ARE NFL COMMERCIALS STILL WORTH THE EXPENSE?
Football, while still the biggest prime-time ratings leader, has seen a 10 percent drop off in viewers compared to the same period last year according to the latest Nielsen ratings report. Although the NFL is still at the top when it comes to viewership, there are signs that it is headed toward the same ratings decline as other live events such as the Olympics and awards shows.
The exodus of cable subscribers to on-demand streaming services is driving more viewers to the web and changing viewing habits forever. According to Nielsen data, time watching TV has dropped 11 percent since 2000. The decline is even sharper for those under 24 years of age – their TV viewing has dropped more than 40 percent.
Goal line defense
NFL games were considered the last line of defense against “cord cutting,” the elimination of traditional cable services from a home.

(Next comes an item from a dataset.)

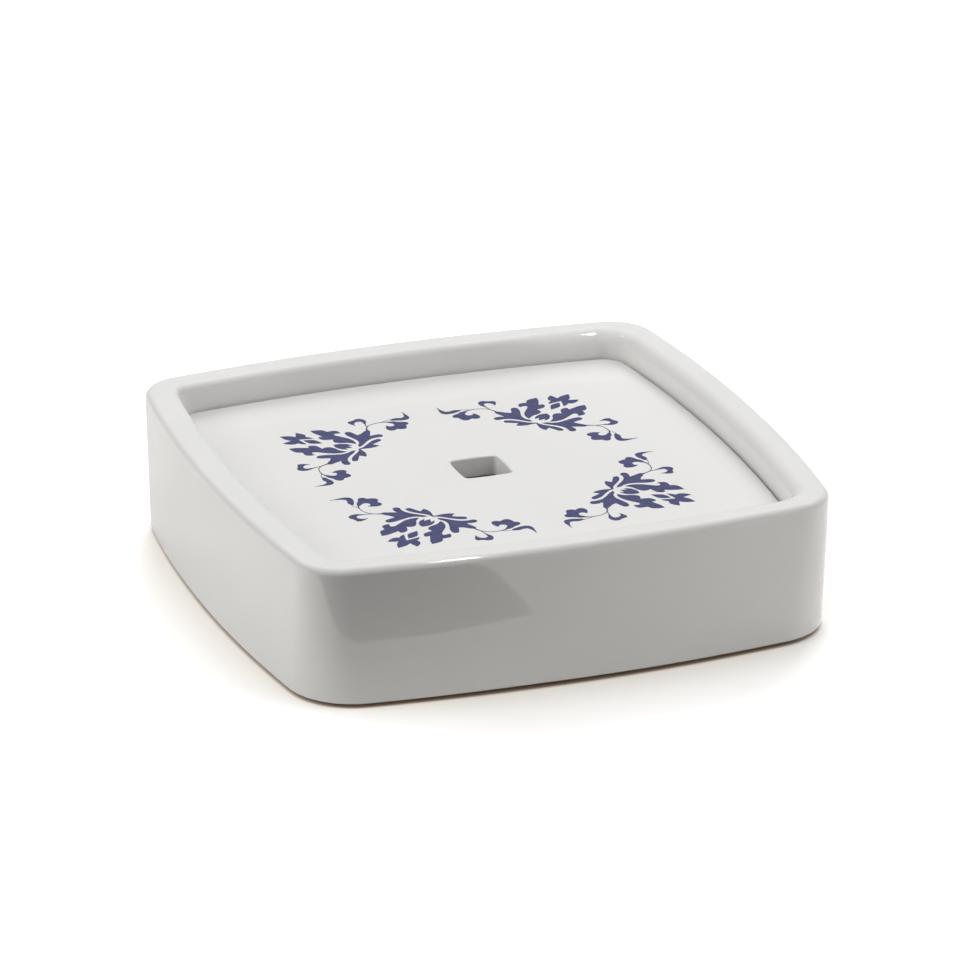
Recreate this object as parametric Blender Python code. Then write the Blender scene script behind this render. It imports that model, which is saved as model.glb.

However, many advertisers are starting to suggest this is yet another symptom how on-demand viewing is changing the way people consume televised content. With entertainment options now available on any device at any time traditional networks are struggling to maintain their dominance. (None of the 2016 Emmy nominees for Best Drama series was produced or aired on a traditional broadcast network.)
While network and NFL executives try to divine the causes for the recent decline in casual viewership – from the presidential election (which traditionally impacts NFL ratings as more viewers tune in to cable news networks*), to over-saturation of the product (games now regularly air on Sundays, Mondays and Thursdays), to even the loss of marquee players due to retirement, suspension and injury – advertisers who rely on ratings giants like the NFL are forced to reconsider how to adapt to the new dynamic. Consumers now control how, when and where they view TV rather than having content fed to them on a pre-determined schedule.
Many advertisers still believe that live sports are still the best option for reaching a large consumer audience compared to commercial-free networks and streaming services, since viewers are more likely to watch the games live and not record them for later viewing, where they can fast-forward through commercials. Largely, the industry is taking a “wait and see” approach to determine how far the bottom will drop, or if things turnaround after Election Day.
If this ratings slide continues, networks will have a harder time justifying the cost of their commercials as marketers look to shift their tactics to better reach the cord-cutters when and where they view TV. As Millennials are content with viewing highlights of the previous day’s game in short videos online, advertisers need to find ways to be relevant in that new format.
*Football viewing dropped 10 percent during the 2000 Presidential election, 2 percent in 2008 and 15 percent during the first five weeks of the current football season.